2021年2月末に米国の10年国債の利回りが上昇したことにより株価が大きく下落しました。
一般的に債権の利回りが上昇すると株価は下落し、反対に利回りが低下すると株価は上昇します。
今回のおはなしではなぜこのような関係になるのかを解説して株価と金利の関係の理解を深めてもらいたいと思います。
目次
株価はどうやって決まっているか
そもそも株価はどのようにきまっているかという話から始めなければいけませんが、皆さんはどのように株価が求められているかはご存じでしょうか。
ずばり企業の価値です‼といわれてもポカン(゜Д゜)みたいな顔しかできませんね(笑)
その企業の価値の定義とは、「その企業が永続的に生み出す利益を現在価値に換算したときの総和」
もっと何言ってるかわからないかもしれません。特に現在価値に換算したときという部分がこの定義をややこしくしている部分だと思います。図で解説します。
たとえば今現在の1万円と10年後の1万円の価値では現在の1万円の方が価値が高いことはわかると思います。銀行の金利が仮に10%だった場合1万円を銀行に預けておくだけで10年後には25,940円になります。
つまり銀行の金利が10%の世界では現在の1万円は10年後の約2.5万円に相当するわけです。
一方10年後の1万円は現在の価値に換算すると3,854円になってしまう訳です。これが現在価値という考え方になります。
ではこれを踏まえたうえで企業の価値を考えてみましょう。
毎年1,000万の利益を生み出す企業の場合
ではさきほどの金利が10%の世界で毎年1000万円の売り上げを出す会社の価値を計算してみたいと思います。
さっき説明した通り企業の価値は「その企業が永続的に生み出す利益を現在価値に換算したときの総和」ですから1-0.1を延々と乗じてやると0に収束します。その総和を求めると9000万円となりこれがこの企業の価値となります。
もしこの会社が発行株式を1万株としていた場合、株価は1株9,000円というようになるわけです。
もし金利が1%になったら
ではこの金利が10%から1%になった時を考えてみましょう。
同様に計算してみると約9億9千万円にまで価値が上がります。また同様に発行株式が1万株だった場合、1株の価格は約99,000円になります。
このように銀行の金利が下がることによって企業の価値そのものが大きく変化することが分かりました。

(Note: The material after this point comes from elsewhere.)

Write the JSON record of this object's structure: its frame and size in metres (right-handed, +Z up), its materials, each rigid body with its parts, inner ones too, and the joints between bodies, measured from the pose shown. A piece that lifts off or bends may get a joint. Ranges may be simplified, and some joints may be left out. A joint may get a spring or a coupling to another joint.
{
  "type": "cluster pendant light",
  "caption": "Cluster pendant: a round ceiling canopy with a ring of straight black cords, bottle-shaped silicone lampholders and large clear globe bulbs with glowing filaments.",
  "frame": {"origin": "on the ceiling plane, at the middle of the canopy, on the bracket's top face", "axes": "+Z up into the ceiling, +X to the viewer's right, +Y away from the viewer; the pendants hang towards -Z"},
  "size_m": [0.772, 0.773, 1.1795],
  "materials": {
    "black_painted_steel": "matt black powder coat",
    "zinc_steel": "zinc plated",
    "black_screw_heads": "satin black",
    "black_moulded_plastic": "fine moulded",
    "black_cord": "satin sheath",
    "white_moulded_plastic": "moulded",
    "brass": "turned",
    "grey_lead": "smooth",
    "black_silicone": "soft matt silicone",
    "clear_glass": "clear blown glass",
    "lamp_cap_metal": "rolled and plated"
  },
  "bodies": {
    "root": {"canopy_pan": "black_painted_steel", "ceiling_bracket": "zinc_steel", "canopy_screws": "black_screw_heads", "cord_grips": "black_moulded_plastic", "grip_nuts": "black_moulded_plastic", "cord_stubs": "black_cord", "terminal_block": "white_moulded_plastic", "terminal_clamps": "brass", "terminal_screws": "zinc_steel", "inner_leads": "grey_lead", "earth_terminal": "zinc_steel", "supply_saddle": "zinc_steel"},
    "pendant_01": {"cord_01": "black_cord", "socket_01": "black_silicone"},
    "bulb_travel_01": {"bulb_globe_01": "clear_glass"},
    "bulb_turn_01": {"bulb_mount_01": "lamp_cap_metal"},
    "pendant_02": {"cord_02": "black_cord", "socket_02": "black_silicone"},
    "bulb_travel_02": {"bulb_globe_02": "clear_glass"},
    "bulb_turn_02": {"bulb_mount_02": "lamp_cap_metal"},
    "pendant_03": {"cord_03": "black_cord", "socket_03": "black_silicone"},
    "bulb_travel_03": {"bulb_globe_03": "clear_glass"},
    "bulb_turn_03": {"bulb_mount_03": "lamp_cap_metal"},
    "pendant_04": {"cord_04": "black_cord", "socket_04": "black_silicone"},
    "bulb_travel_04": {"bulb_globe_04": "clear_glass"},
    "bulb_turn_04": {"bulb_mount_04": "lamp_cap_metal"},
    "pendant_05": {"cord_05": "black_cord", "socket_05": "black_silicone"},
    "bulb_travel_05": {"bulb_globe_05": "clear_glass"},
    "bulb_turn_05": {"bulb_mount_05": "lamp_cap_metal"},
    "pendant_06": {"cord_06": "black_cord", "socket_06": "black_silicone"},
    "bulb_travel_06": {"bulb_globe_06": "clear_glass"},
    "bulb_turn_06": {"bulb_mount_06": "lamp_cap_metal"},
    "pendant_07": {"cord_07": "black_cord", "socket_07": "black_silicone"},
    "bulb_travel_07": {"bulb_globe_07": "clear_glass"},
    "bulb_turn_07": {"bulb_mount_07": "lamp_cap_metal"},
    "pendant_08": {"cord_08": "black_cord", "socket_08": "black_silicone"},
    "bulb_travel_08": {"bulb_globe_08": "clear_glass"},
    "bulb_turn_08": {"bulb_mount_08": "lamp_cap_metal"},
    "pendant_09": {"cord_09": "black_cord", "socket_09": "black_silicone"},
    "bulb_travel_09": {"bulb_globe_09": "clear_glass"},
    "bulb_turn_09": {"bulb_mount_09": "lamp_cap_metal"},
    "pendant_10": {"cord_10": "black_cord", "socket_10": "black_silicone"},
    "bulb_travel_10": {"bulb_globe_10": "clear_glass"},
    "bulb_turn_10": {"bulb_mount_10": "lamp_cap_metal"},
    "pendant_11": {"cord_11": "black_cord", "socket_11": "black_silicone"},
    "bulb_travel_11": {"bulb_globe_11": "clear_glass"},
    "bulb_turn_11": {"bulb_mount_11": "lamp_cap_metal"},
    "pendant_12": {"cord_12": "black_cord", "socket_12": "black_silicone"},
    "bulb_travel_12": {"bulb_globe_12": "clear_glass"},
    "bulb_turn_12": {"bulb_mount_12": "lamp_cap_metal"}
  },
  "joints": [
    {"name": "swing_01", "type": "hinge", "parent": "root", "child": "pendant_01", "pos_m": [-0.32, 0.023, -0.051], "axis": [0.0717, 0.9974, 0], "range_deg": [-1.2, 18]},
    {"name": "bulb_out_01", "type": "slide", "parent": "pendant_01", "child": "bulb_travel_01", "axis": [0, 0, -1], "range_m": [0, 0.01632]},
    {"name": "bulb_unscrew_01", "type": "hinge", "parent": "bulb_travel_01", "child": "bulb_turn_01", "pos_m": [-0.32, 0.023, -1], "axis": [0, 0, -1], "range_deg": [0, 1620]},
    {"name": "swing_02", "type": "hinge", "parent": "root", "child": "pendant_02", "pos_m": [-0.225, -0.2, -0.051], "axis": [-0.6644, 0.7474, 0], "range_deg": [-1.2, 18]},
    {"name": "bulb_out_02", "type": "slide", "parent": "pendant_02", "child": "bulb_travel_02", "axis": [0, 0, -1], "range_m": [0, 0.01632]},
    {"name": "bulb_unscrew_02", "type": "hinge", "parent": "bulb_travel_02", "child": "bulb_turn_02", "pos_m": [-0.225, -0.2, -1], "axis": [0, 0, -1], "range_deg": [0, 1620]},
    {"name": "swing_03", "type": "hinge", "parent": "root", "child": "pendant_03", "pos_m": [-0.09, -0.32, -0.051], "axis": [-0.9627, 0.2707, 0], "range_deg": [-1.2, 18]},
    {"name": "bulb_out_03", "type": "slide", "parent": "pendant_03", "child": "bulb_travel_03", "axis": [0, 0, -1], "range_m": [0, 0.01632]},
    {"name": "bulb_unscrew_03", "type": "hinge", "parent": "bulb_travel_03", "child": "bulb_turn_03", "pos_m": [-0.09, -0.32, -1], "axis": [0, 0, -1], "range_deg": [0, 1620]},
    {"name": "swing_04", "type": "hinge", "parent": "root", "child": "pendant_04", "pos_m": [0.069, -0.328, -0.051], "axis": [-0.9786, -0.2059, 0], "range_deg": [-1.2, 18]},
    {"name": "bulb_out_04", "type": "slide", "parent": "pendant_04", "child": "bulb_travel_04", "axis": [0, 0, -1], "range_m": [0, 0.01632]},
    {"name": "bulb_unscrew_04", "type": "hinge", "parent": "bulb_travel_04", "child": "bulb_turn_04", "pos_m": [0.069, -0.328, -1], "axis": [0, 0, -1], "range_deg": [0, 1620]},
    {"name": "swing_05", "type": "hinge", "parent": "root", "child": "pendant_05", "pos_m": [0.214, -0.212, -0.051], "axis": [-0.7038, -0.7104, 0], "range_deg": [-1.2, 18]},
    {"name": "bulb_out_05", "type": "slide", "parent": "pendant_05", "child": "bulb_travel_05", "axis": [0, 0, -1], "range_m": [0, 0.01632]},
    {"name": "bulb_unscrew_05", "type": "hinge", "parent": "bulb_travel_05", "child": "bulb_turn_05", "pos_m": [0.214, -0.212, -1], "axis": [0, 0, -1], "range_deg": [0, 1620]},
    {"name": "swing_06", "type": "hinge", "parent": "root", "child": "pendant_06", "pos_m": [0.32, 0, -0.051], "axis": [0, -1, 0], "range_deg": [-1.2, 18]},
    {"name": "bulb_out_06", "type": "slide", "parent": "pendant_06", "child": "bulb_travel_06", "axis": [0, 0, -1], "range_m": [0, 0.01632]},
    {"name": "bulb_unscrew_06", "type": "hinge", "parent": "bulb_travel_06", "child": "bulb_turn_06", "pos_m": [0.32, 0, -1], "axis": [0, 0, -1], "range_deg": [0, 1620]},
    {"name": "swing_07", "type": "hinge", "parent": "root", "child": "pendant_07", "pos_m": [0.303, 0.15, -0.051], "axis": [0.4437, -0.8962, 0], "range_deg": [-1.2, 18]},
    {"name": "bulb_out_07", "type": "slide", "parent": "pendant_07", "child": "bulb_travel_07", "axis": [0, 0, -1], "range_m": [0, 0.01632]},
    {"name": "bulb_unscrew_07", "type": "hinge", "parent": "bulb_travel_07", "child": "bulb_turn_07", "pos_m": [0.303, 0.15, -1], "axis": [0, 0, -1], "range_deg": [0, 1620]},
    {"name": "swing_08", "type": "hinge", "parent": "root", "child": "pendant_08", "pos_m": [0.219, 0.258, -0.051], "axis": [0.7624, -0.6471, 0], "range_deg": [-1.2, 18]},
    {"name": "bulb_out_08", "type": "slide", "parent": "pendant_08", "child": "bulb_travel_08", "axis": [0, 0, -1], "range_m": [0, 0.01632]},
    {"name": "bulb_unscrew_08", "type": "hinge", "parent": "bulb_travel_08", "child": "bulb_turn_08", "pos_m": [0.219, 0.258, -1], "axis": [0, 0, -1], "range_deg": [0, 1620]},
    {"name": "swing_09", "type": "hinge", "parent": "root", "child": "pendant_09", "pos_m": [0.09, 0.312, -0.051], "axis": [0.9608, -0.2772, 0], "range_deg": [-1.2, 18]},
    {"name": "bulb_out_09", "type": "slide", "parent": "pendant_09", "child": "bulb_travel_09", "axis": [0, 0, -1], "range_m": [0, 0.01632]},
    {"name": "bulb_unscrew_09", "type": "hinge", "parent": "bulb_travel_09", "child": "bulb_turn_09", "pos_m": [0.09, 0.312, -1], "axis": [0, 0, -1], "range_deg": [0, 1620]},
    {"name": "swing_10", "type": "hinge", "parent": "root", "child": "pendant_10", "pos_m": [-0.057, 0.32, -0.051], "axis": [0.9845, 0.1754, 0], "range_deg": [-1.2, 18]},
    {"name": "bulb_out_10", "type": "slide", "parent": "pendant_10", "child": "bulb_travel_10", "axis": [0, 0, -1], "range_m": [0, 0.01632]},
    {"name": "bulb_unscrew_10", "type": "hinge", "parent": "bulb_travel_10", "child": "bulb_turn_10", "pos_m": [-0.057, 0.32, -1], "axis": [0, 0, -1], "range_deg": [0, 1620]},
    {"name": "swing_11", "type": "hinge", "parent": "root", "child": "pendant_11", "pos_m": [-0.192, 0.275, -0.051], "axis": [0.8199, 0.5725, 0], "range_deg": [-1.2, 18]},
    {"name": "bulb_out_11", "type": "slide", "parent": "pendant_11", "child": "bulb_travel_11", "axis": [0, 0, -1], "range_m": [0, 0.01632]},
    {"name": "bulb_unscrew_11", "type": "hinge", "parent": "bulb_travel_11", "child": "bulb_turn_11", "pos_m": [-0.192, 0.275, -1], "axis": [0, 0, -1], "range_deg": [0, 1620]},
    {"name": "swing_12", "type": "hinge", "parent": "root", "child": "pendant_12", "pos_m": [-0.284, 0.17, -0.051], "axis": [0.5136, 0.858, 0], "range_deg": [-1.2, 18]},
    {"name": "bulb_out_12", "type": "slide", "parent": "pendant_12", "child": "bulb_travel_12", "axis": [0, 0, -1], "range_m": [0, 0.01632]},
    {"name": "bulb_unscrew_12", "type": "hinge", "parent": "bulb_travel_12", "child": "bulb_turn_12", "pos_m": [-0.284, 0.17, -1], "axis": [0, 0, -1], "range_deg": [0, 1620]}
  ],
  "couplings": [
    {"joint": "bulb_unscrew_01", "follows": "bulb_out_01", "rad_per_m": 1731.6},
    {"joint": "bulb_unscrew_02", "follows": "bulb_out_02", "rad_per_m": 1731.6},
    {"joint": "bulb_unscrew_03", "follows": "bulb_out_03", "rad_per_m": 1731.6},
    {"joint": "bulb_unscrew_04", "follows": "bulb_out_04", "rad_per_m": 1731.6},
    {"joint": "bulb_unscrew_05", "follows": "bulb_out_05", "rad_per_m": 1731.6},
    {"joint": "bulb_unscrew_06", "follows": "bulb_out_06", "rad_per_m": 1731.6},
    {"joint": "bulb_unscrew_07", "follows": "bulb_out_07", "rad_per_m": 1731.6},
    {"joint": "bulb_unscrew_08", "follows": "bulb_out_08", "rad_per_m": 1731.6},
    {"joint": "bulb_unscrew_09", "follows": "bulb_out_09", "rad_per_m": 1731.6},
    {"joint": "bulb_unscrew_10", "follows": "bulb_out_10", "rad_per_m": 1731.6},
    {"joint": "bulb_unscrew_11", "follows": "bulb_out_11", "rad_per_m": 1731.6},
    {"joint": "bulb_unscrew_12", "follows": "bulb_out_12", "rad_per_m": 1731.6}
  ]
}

では銀行の金利は何によって影響を受けるのでしょうか。
金利は中央銀行がコントロールしている
中学校の社会の授業で紙幣発行権もつ中央銀行の存在を習ったと思います。よく銀行の銀行と覚えさせられていたと思いますが皆さんは覚えていますでしょうか。
この銀行の銀行というのがミソで具体的に全国に存在する銀行は一定の割合の資産を中央銀行に預け入れることを義務付けられています。
この中央銀行に預ける預金にも金利があるため利息が発生するわけですが現在の日本ではここの金利がなんとマイナスになっています。つまり預けているだけで資産が減っていくという銀行にとっては恐ろしい政策なのです。いわゆるマイナス金利政策ってやつです。
こうなると困るのは全国の銀行で中央銀行に預けている分だけ資産が目減りしてしまう以上安い金利でもいいからとにかくたくさんの人たちや企業にお金を貸してマイナス分を相殺しようとします。
そうすることで市場に現金が多く流通し、国民の消費が増えるという構図が生まれるのです。
つまり中央銀行の金利の変動により銀行の金利も変動することが分かります。つまり中央銀行が金利が金利をコントロールしていることが分かりますね。
まとめ
以上のことから中央銀行の決める金利によって銀行の金利が変動することが分かりました。
そして銀行の金利が低いときは企業の価値が下がりにくいため株価が上昇しますが、金利が高いときは企業の価値が下がりやすいため株価が下がります。
つまり中央銀行の金利が間接的に株価にも影響するというのが一般的な金利と株価の関係になっていることが分かりました。
この企業の価値というのは専門用語で理論株価とよばれておりこの理論株価と現在の株価の差をみて割安や割高と判断することもあるようです。
もちろんこれだけで割安、割高を考えるべきではないので注意は必要ですがあくまで指標の1つとして理解しておくとマクロ経済を理解するのに役に立つのではないでしょうか。